紧接着,他仿若发了狠般,拧开第二瓶酒的瓶盖,酒水四溅,混着他眼角滑落的泪,一同没入这场绝望的宣泄之中。
没多久,意识便陷入无尽黑暗,整个人直接倒在了地上。
金秘书手中有份紧急文件必须由江逾白亲自过目处理,可接连拨打的几通电话都如石沉大海,无人接听。
跟随江逾白打拼多年,他深知老板脾性,当下也顾不上许多,径直开车赶往江逾白住所。
熟练地解开密码锁,屋内一片死寂,呼喊声在一楼得不到任何回应,他的心瞬间揪紧,疾步迈向二楼卧室。

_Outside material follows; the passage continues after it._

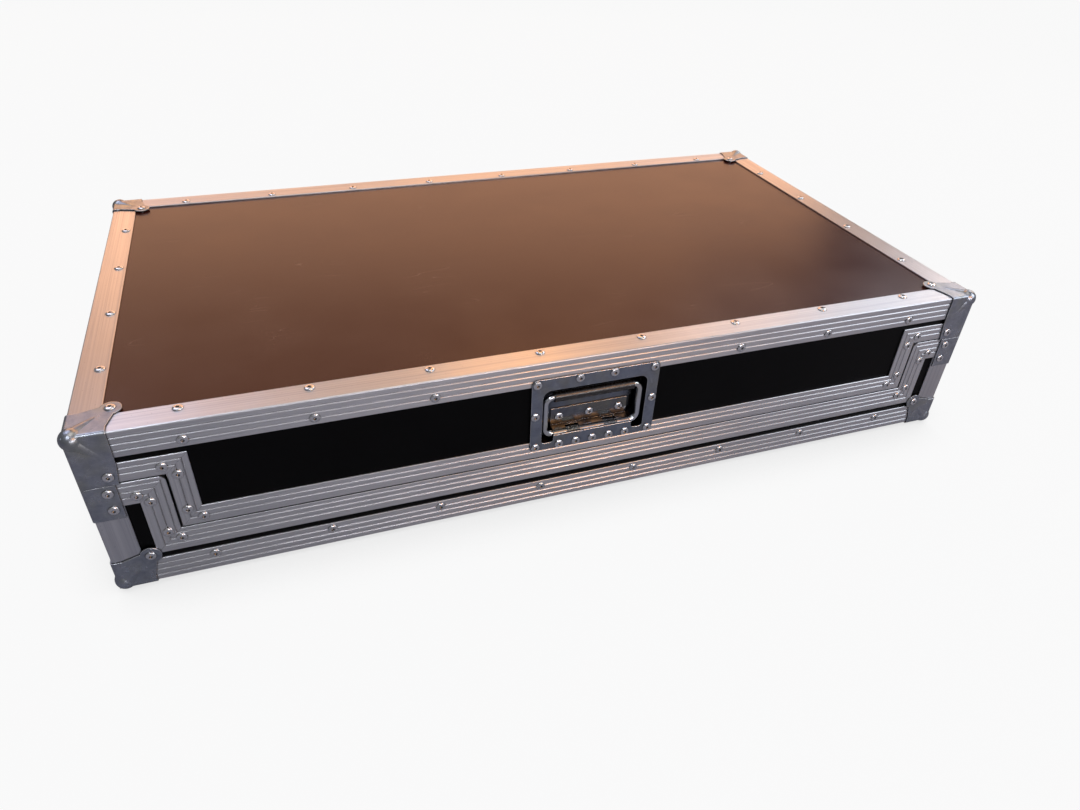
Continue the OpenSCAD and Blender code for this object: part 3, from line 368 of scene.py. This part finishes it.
grip_low, grip_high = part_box("handle_grip")
grip_middle = (grip_low + grip_high) / 2
grip_radius = (grip_high.z - grip_low.z) / 2
grip_bore = 0.00355
ring_count, ring_sides = 48, 40
ring_depth = 0.00022
ring_pitch = (grip_high.x - grip_low.x) / ring_count
near = ring_pitch / 8
bpy.ops.object.select_all(action="DESELECT")
bpy.ops.mesh.primitive_cylinder_add(
    vertices=ring_sides, radius=grip_radius - ring_depth, depth=ring_pitch, end_fill_type="NOTHING",
    location=(grip_low.x + ring_pitch / 2, grip_middle.y, grip_middle.z),
    rotation=(0, math.radians(90), 0))
grip = bpy.context.object
grip.name = "grip_sleeve"
bpy.ops.object.transform_apply(location=True, rotation=True, scale=True)
bpy.ops.object.mode_set(mode="EDIT")
bpy.ops.mesh.select_all(action="SELECT")
bpy.ops.mesh.bisect(plane_co=(grip_low.x + ring_pitch / 2, 0, 0), plane_no=(1, 0, 0))
select_vertices(grip, lambda at: abs(at.x - grip_low.x - ring_pitch / 2) < near)
swell = grip_radius / (grip_radius - ring_depth)
bpy.ops.transform.resize(value=(1, swell, swell), center_override=grip_middle)
bpy.ops.object.mode_set(mode="OBJECT")
rings = grip.modifiers.new("rings", "ARRAY")
rings.count = ring_count
rings.use_relative_offset = False
rings.use_constant_offset = True
rings.constant_offset_displace = (ring_pitch, 0, 0)
rings.use_merge_vertices = True
rings.merge_threshold = near / 2
bpy.ops.object.modifier_apply(modifier="rings")
for end_x in (grip_low.x, grip_high.x):
    select_vertices(grip, lambda at: abs(at.x - end_x) < near)
    shrink = grip_bore / (grip_radius - ring_depth)
    bpy.ops.mesh.extrude_region_move()
    bpy.ops.transform.resize(value=(1, shrink, shrink), center_override=(
        end_x, grip_middle.y, grip_middle.z))
    bpy.ops.object.mode_set(mode="OBJECT")
select_vertices(grip, lambda at: math.hypot(
    at.y - grip_middle.y, at.z - grip_middle.z) < grip_bore + near)
bpy.ops.mesh.bridge_edge_loops()
bpy.ops.mesh.select_all(action="SELECT")
bpy.ops.mesh.normals_make_consistent(inside=False)
bpy.ops.object.mode_set(mode="OBJECT")
bpy.ops.object.shade_smooth_by_angle(angle=math.radians(50))


def soft_pvc(name):
    """Soft PVC: near black and half dull, with a fine grain and paler dust in its rings."""
    grain_size, dust_size = 0.8, 7.0
    made, output, place = new_material(name)
    grain = add(made, "TexNoise", {"Scale": per_mm(grain_size), "Detail": 2.0}, {"Vector": place})
    dust = add(made, "TexNoise", {"Scale": per_mm(dust_size), "Detail": 3.0}, {"Vector": place})
    dusty = add(made, "MapRange", {"From Min": 0.45, "From Max": 0.75, "To Max": 0.35},
                {"Value": dust.outputs[0]})
    colour = add(made, "Mix", {"data_type": "RGBA", 6: linear("#110e0c"), 7: linear("#4a3d35")},
                 {0: dusty.outputs[0]})
    rough = add(made, "MapRange", {"From Min": 0.3, "From Max": 0.7, "To Min": 0.16,
                "To Max": 0.3}, {"Value": grain.outputs[0]})
    surface = add(made, "Bump", {"Strength": 0.7, "Distance": 0.0002},
                  {"Height": grain.outputs[0]})
    shader = add(made, "BsdfPrincipled", {"IOR": 1.53, "Specular IOR Level": 1.0},
                 {"Base Color": colour.outputs[2], "Roughness": rough.outputs[0],
                  "Normal": surface.outputs[0]})
    made.node_tree.links.new(shader.outputs[0], output.inputs["Surface"])
    return made


grip.data.materials.append(soft_pvc("soft_pvc_grip"))
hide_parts("handle_grip")
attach(grip, "handle")


# Foam pads
# Open-cell polyether foam, sliced from a block and cut with a knife, glued to the floor, the
# walls and the lid. Its cut edges are a little soft and its faces not quite flat.

def open_cell_foam(name):
    """Open-cell foam: charcoal, with no gloss, and pitted all over by cut cells. The real
    cells are under a millimetre, too fine to show, so they are drawn at 1.8 mm."""
    cell_size, patch_size = 1.8, 60.0
    made, output, place = new_material(name)
    cells = add(made, "TexVoronoi", {"Scale": per_mm(cell_size)}, {"Vector": place})
    patches = add(made, "TexNoise", {"Scale": per_mm(patch_size), "Detail": 3.0},
                  {"Vector": place})
    pit = add(made, "MapRange", {"From Min": 0.15, "From Max": 0.6},
              {"Value": cells.outputs["Distance"]})
    patched = add(made, "MapRange", {"From Min": 0.35, "From Max": 0.7, "To Max": 0.35},
                  {"Value": patches.outputs[0]})
    # The pits are painted darker than the cell walls, a painted shade in the cells
    walls = add(made, "Mix", {"data_type": "RGBA", 6: linear("#1d1e20"), 7: linear("#5a5c60")},
                {0: pit.outputs[0]})
    colour = add(made, "Mix", {"data_type": "RGBA", 7: linear("#66676a")},
                 {0: patched.outputs[0], 6: walls.outputs[2]})
    surface = add(made, "Bump", {"Strength": 0.8, "Distance": 0.0005},
                  {"Height": pit.outputs[0]})
    shader = add(made, "BsdfPrincipled", {"Roughness": 0.95, "IOR": 1.45,
                 "Specular IOR Level": 0.2},
                 {"Base Color": colour.outputs[2], "Normal": surface.outputs[0]})
    made.node_tree.links.new(shader.outputs[0], output.inputs["Surface"])
    return made


foam = open_cell_foam("open_cell_foam")
foam_gap, foam_round, foam_step, foam_wave, wave_length = 0.0005, 0.0022, 0.02, 0.0008, 0.07
waves = bpy.data.textures.new("foam_waves", "CLOUDS")
waves.noise_scale = wave_length


def foam_pad(node, body):
    """A slab in the node's space, with soft edges and faces that wave a little."""
    low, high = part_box(node)
    bpy.ops.object.select_all(action="DESELECT")
    bpy.ops.mesh.primitive_cube_add(size=1, location=(low + high) / 2)
    pad = bpy.context.object
    pad.name = "cut_" + node
    pad.scale = [high[i] - low[i] - 2 * foam_gap for i in range(3)]
    bpy.ops.object.transform_apply(location=True, rotation=True, scale=True)
    bpy.ops.object.mode_set(mode="EDIT")
    bpy.ops.mesh.select_all(action="SELECT")
    bpy.ops.mesh.bevel(offset=foam_round, segments=3, affect="EDGES")
    for axis in range(3):
        cuts = int((high[axis] - low[axis]) / foam_step)
        bpy.ops.object.mode_set(mode="OBJECT")
        for face in pad.data.polygons:
            face.select = False
        for vertex in pad.data.vertices:
            vertex.select = False
        for edge in pad.data.edges:
            start, end = (pad.data.vertices[v].co for v in edge.vertices)
            edge.select = abs(end[axis] - start[axis]) > 2 * foam_round
        bpy.ops.object.mode_set(mode="EDIT")
        bpy.ops.mesh.select_mode(type="EDGE")
        if cuts:
            bpy.ops.mesh.subdivide(number_cuts=cuts)
    bpy.ops.mesh.select_mode(type="VERT")
    bpy.ops.mesh.select_all(action="SELECT")
    bpy.ops.mesh.normals_make_consistent(inside=False)
    bpy.ops.object.mode_set(mode="OBJECT")
    wave = pad.modifiers.new("wave", "DISPLACE")
    wave.texture = waves
    wave.texture_coords = "LOCAL"
    wave.strength = foam_wave
    bpy.ops.object.modifier_apply(modifier="wave")
    bpy.ops.object.shade_smooth_by_angle(angle=math.radians(60))
    pad.data.materials.append(foam)
    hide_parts(node)
    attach(pad, body)


foam_pad("lid_foam", "lid")
for node in ("floor_foam_pad", "left_foam_pad", "right_foam_pad", "back_foam_pad"):
    foam_pad(node, "base")


# Floor and backdrop
# A plain pale floor that the camera and the metal see as white. Near the case its white is
# painted darker, a painted shadow, and a faint share of the case's own soft shadow shows too.

floor_size, floor_gap, mottle_size, shadow_reach = 14.0, 0.0004, 400.0, 0.1
white_to_camera, white_to_metal = 0.94, 0.04
bpy.ops.object.select_all(action="DESELECT")
bpy.ops.mesh.primitive_plane_add(size=floor_size, location=(0, 0, -floor_gap))
floor = bpy.context.object
floor.name = "studio_floor"
floor_paint, floor_output, floor_place = new_material("matt_white_floor")
mottle = add(floor_paint, "TexNoise", {"Scale": per_mm(mottle_size), "Detail": 2.0},
             {"Vector": floor_place})
floor_colour = add(floor_paint, "Mix", {"data_type": "RGBA", 6: linear("#828590"),
                   7: linear("#8a8d97")}, {0: mottle.outputs[0]})
matt = add(floor_paint, "BsdfDiffuse", {}, {"Color": floor_colour.outputs[2]})
# Painted shadow: the white is painted darker where the case hides the floor's sky
above = add(floor_paint, "AmbientOcclusion", {"samples": 8, "Distance": shadow_reach}, {})
white_under_painted_shadow = add(floor_paint, "MapRange", {"From Min": 0.3, "From Max": 0.8, "To Min": 0.8},
          {"Value": above.outputs["AO"]})
white = add(floor_paint, "Emission", {"Color": (1, 1, 1, 1)}, {"Strength": white_under_painted_shadow.outputs[0]})
seen = add(floor_paint, "LightPath", {}, {})
in_gloss = add(floor_paint, "Math", {"operation": "MAXIMUM"},
               {0: seen.outputs["Is Glossy Ray"], 1: seen.outputs["Is Transmission Ray"]})
gloss_share = add(floor_paint, "Math", {"operation": "MULTIPLY", 1: white_to_metal},
                  {0: in_gloss.outputs[0]})
white_share = add(floor_paint, "Math", {"operation": "MULTIPLY_ADD", 1: white_to_camera},
                  {0: seen.outputs["Is Camera Ray"], 2: gloss_share.outputs[0]})
floor_mix = add(floor_paint, "MixShader", {}, {0: white_share.outputs[0], 1: matt.outputs[0],
                2: white.outputs[0]})
floor_paint.node_tree.links.new(floor_mix.outputs[0], floor_output.inputs["Surface"])
floor.data.materials.append(floor_paint)


# Studio light
# Broad softboxes: two warm panels behind the case, which the lid's top and its edges mirror,
# cool ones overhead, at the right and in front, and small bright ones in front that the
# rivets, the balls and the bail mirror as sharp highlights.

case_middle = (0.0, 0.0, 0.1)
lid_height = (0.0, 0.0, 0.15)


def softbox(name, place, size, colour, glow, aim=case_middle):
    """An area lamp facing aim; glow is its brightness, where 1 shows as white."""
    lamp = bpy.data.lights.new(name, "AREA")
    lamp.shape = "RECTANGLE"
    lamp.size, lamp.size_y = size
    lamp.color = linear(colour)[:3]
    lamp.energy = glow * math.pi * lamp.size * lamp.size_y
    holder = bpy.data.objects.new(name, lamp)
    bpy.context.collection.objects.link(holder)
    holder.location = place
    holder.visible_camera = False
    holder.rotation_euler = (Vector(aim) - Vector(place)).to_track_quat("-Z", "Y").to_euler()


softbox("warm_low", (0.45, 2.7, 0.92), size=(4.2, 1.15), colour="#ffba8a", glow=1.45,
        aim=(0.1, 0, 0.15))
softbox("warm_high", (0.1, 2.2, 1.75), size=(3.2, 0.8), colour="#ffb884", glow=0.65, aim=lid_height)
softbox("warm_patch", (0.62, 1.5, 1.95), size=(0.6, 0.5), colour="#ffae5c", glow=3.2)
softbox("right_patch", (1.65, 1.6, 1.95), size=(0.6, 0.5), colour="#ffdccc", glow=2.4)
softbox("overhead", (0.2, -0.1, 2.7), size=(2.2, 1.4), colour="#fff4e8", glow=1.0)
softbox("left_overhead", (-1.1, 0.9, 2.1), size=(1.4, 1.2), colour="#dfe2ff", glow=1.8)
softbox("right_overhead", (2.2, 0.9, 1.9), size=(1.3, 1.2), colour="#ecf2ff", glow=1.7)
softbox("right_side", (2.5, 0.72, 1.05), size=(1.2, 1.0), colour="#ffdcc2", glow=1.5)
softbox("front_above", (-0.2, -1.7, 2.1), size=(3.2, 1.3), colour="#f3efff", glow=0.35)
softbox("key", (-0.9, -1.3, 1.9), size=(0.4, 0.4), colour="#eef4ff", glow=9.0)
softbox("front_low", (0.4, -2.4, 0.7), size=(1.7, 0.26), colour="#fbf8ff", glow=7.5)
softbox("front_warm", (0.7, -1.8, 1.2), size=(0.7, 0.4), colour="#ffb060", glow=5.2)
softbox("front_right", (1.9, -1.2, 1.4), size=(1.4, 1.4), colour="#eef3ff", glow=2.2)

# The world is white to the camera, a dim grey as a light, and a little brighter in metal
world_light, more_in_metal = 0.14, 0.02
world = bpy.data.worlds.new("studio")
world.use_nodes = True
world.node_tree.nodes.clear()
world_output = add(world, "OutputWorld", {}, {})
sight = add(world, "LightPath", {}, {})
in_metal = add(world, "Math", {"operation": "MAXIMUM"},
               {0: sight.outputs["Is Glossy Ray"], 1: sight.outputs["Is Transmission Ray"]})
metal_share = add(world, "Math", {"operation": "MULTIPLY_ADD", 1: more_in_metal,
                  2: world_light}, {0: in_metal.outputs[0]})
strength = add(world, "Math", {"operation": "MAXIMUM"},
               {0: sight.outputs["Is Camera Ray"], 1: metal_share.outputs[0]})
sky = add(world, "Background", {"Color": (1, 1, 1, 1)}, {"Strength": strength.outputs[0]})
world.node_tree.links.new(sky.outputs[0], world_output.inputs["Surface"])
bpy.context.scene.world = world


# Camera
# It stands to the left of the middle, at arm's length from the front, and looks down and to
# the right. Its place and turn were worked out from the straight edges in the photograph.

camera_place = (-0.2903, -0.8735, 0.5979)
heading, dip, roll = math.radians(20.84), math.radians(35.69), math.radians(2.65)
lens = bpy.data.cameras.new("camera")
lens.sensor_width = 36.0
lens.lens = 25.943
camera = bpy.data.objects.new("camera", lens)
bpy.context.collection.objects.link(camera)
turn = Matrix.Rotation(-heading, 3, "Z") @ Matrix.Rotation(math.pi / 2 - dip, 3, "X")
camera.rotation_euler = (turn @ Matrix.Rotation(roll, 3, "Z")).to_euler()
camera.location = camera_place
bpy.context.scene.camera = camera
bpy.context.scene.view_settings.view_transform = "Standard"

bpy.context.view_layer.update()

门开了,浓烈刺鼻的酒味扑面而来,待看清地上躺着的江逾白时,金秘书脸色骤变,匆忙奔上前去:“老板,老板,醒醒!”
任凭再怎么呼喊,躺在地上的江逾白没有丝毫回应。
目光扫到倒在茶几上的酒瓶,金秘书拿起来一看,高浓度烈酒,心下暗忖:老板莫不是喝了整整两瓶?
这不是要命吗!
又接连喊了几声,江逾白依旧毫无动静,金秘书不敢再有耽搁,颤抖着手拨打了急救电话。
医院长廊里,灯光惨白刺眼,金秘书来回踱步,满心焦急。
医生出来告知江逾白是重度酒精中毒,必须立即洗胃,还让他尽快通知病人家属过来。
金秘书无奈之下,只能拨通江母电话,声音里满是愧疚与慌张:“江夫人,老板他……重度酒精中毒,现在在医院,您快来一趟吧。”
江母听到这话,脸色立马沉了下来。
去医院的路上,她心底的怒意丝毫未散,行啊,江逾白你现在会拿自己的身体威胁人了。
另一边,周晏辰回到家中,始终静不下心,满心焦灼地等待着常佑的消息。
时间一分一秒过去,预期中的电话却迟迟未响,终于按捺不住,拨通常佑号码,语气中满是不耐:“怎么回事?还没找到沈青漓人吗?”
常佑在那头也是满心无奈,略带歉意回道:“老板,兄弟们把能找的地方都翻遍了,实在没查到沈医生的位置,还在全力寻找,您再等等。”
周晏辰狠狠挂断电话,一拳砸在桌上,满心愤懑。
他怎也想不明白,不过是找个人,怎就如此困难?
沈青漓像是凭空消失了一般,隐匿在这座偌大的城市深处,不留一丝踪迹。
沈青漓为了尽快凑齐那三百万给江氏,她为了节省开支,她找了一家不起眼的小旅馆住。
那地方鱼龙混杂,位置隐蔽,周边监控寥寥,排查难度极大,也难怪周晏辰的人费了九牛二虎之力仍是一无所获。
周晏辰坐在书房,看着天际泛起鱼肚白,那缕缕微光如细密的触角,缓缓撕开夜幕的帷幕。
一晚上过去了,常佑都没有传来沈青漓的消息。
她能去哪?
难道不在京市?
不可能,她费了那么大劲儿,不就是想要证明自己的清白吗?
现在真相大白,她不可能不在京市。